Three years ago I cooked quince five ways in the autumn. Pickled, poached, roasted. Beaten into a curd and a paste. Two years ago I seeded twenty pomegranates, charred the same number of eggplants, cooked a clementine cake, mixed grapefruit cocktails and invited a few people around for dinner in Mexico City.
I missed it last year. But this year when autumn arrived I was here, ready to spend my days back in the kitchen. I invested in a large casserole dish, which has dominated the stove top ever since. Lift the lid and the smell of autumn escapes, charged up like a middleweight boxer: walnuts, wild mushrooms, sweet potato and struck matches.
A couple of weeks ago I took some of those things, chilled a bottle of champagne and friends came around to eat. Champagne and margaritas. Cans of beer. Roasted beetroot, sweet potato and chamomile. Ribs cooked over the course of seven hours. The oven heated up the apartment and for the next few days the whole place echoed: generosity, leftovers and a part-used bottle of orange-flavoured liqueur.
Where I live the changing seasons appear in clothes and the colours of the fruit stand outside the Turkish grocer’s. Men pull beanies on over their heads (you all look so attractive in them!) and women count on the added protection of a black trench (elegant). The fruit stand is set alight with mandarins, persimmons, bags of early-season navel oranges and the last of the grapes. Sometimes I get lucky with daily specials – custard apples or a few quinces.

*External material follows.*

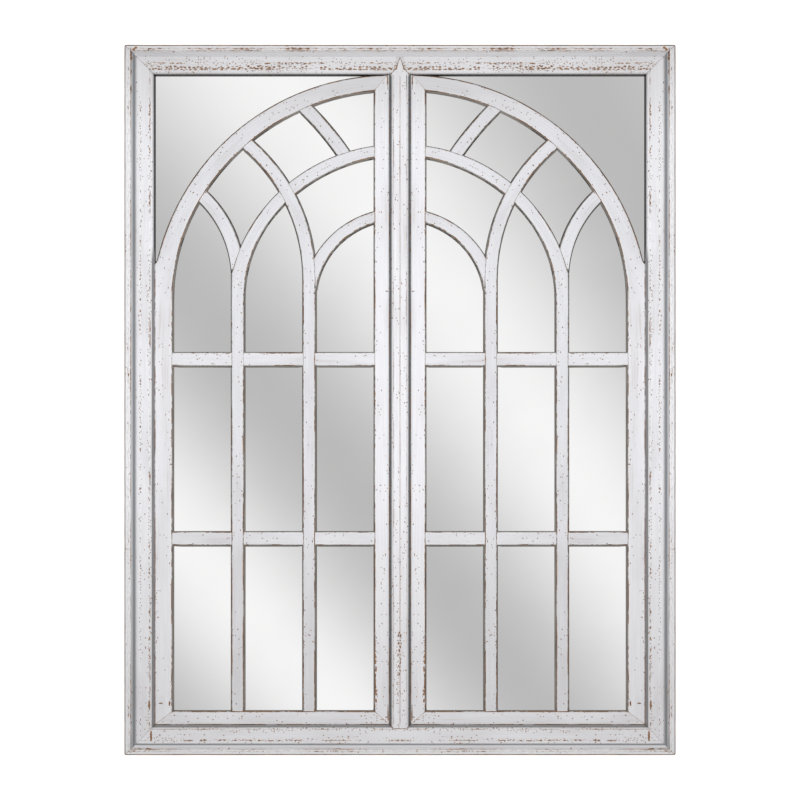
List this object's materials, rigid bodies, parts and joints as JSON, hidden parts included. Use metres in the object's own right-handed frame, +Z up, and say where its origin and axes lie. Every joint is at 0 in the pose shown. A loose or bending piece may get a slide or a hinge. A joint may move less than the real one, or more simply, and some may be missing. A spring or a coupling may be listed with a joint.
{
  "type": "wall mirror",
  "caption": "Large rectangular wall mirror with a moulded wooden frame and two fixed leaves whose tracery makes a round arch, hung on rings at the back.",
  "frame": {"origin": "middle of the mullion's back, on the plane of the frame's back", "axes": "+X across to the viewer's right, +Y out of the back towards the wall, +Z up"},
  "size_m": [0.9, 0.0376, 1.16],
  "materials": {
    "painted_wood": "distressed off-white paint, worn to brown wood at the edges",
    "silvered_glass": "polished",
    "hardboard": "raw hardboard",
    "bright_steel": "bright",
    "zinc_steel": "zinc plated",
    "soft_pad": "matt, translucent grey"
  },
  "bodies": {
    "mirror": {"frame_top_rail": "painted_wood", "frame_bottom_rail": "painted_wood", "frame_left_stile": "painted_wood", "frame_right_stile": "painted_wood", "centre_mullion": "painted_wood", "left_outer_stile_and_arch": "painted_wood", "left_inner_stile": "painted_wood", "left_sill_rail": "painted_wood", "left_muntin_one": "painted_wood", "left_muntin_two": "painted_wood", "left_second_arch": "painted_wood", "left_third_arch": "painted_wood", "left_outer_rib": "painted_wood", "left_short_rib": "painted_wood", "left_upper_cross_bars": "painted_wood", "left_lower_cross_bars": "painted_wood", "right_outer_stile_and_arch": "painted_wood", "right_inner_stile": "painted_wood", "right_sill_rail": "painted_wood", "right_muntin_one": "painted_wood", "right_muntin_two": "painted_wood", "right_second_arch": "painted_wood", "right_third_arch": "painted_wood", "right_outer_rib": "painted_wood", "right_short_rib": "painted_wood", "right_upper_cross_bars": "painted_wood", "right_lower_cross_bars": "painted_wood", "mirror_glass_left": "silvered_glass", "mirror_glass_right": "silvered_glass", "backing_board_left": "hardboard", "backing_board_right": "hardboard", "corner_v_nails": "bright_steel", "retaining_points": "bright_steel", "wall_bumpers": "soft_pad", "left_hanger_strap": "zinc_steel", "left_hanger_screws": "zinc_steel", "right_hanger_strap": "zinc_steel", "right_hanger_screws": "zinc_steel"},
    "left_ring": {"left_hanger_ring": "zinc_steel"},
    "right_ring": {"right_hanger_ring": "zinc_steel"}
  },
  "joints": [
    {"name": "left_ring_swing", "type": "hinge", "parent": "mirror", "child": "left_ring", "pos_m": [-0.43175, 0.0036, 0.32], "axis": [1, 0, 0], "range_deg": [0, 175]},
    {"name": "right_ring_swing", "type": "hinge", "parent": "mirror", "child": "right_ring", "pos_m": [0.43175, 0.0036, 0.32], "axis": [1, 0, 0], "range_deg": [0, 175]}
  ]
}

While there aren’t many showstopper deciduous trees in the neighbourhood, those that do exist drop their leaves in remarkable fashion. Light sweeps east and west down elongated streets, making good on prime colours and tricks of geometry. Occasionally, the full potential of the world surfaces in the midst of autumn and you can’t help but recognise it. Sometimes all it takes is a fragile bit of light playing with the scenery.
But maybe it’s a song that makes you feel it, or the prickly sound of the needle drop onto a record player. Everything has deeper meaning in the autumn.
At home I slip into rituals, like playing Esther Phillips albums on repeat. Like one cup of coffee in the morning followed by tea through the rest of the day. I spend too long in the shower and I buy a lot of jumpers. I read books and magazines, quite slowly, powered by a full glass of something, which I like to fill up again once I’ve emptied it.
This autumn I’ve flicked through classic Esquires from times when Ernest Hemmingway was their correspondent in Cuba, Diego Rivera was warring with the Rockefellers and Jim Harrison wrote his food column, The Raw and the Cooked. You might like to try this at home – with a half bottle of Gamay Noir and a few slices of grilled haloumi.
What I love most is seeing colour return with a splash to glasses and pasta, the classic, aromatic kind that’s served at the counter of Pellegrini’s or a homemade version with a sauce that’s been simmering away for half the day. I love the slow, tempered mood of autumn and I’ve often thought about bottling it – with the smoke from wood fires that floats mid-air in the suburbs, with the last of the raspberries, and a shard of glorious, late May light – if only as a reminder never to sidestep the in-between season.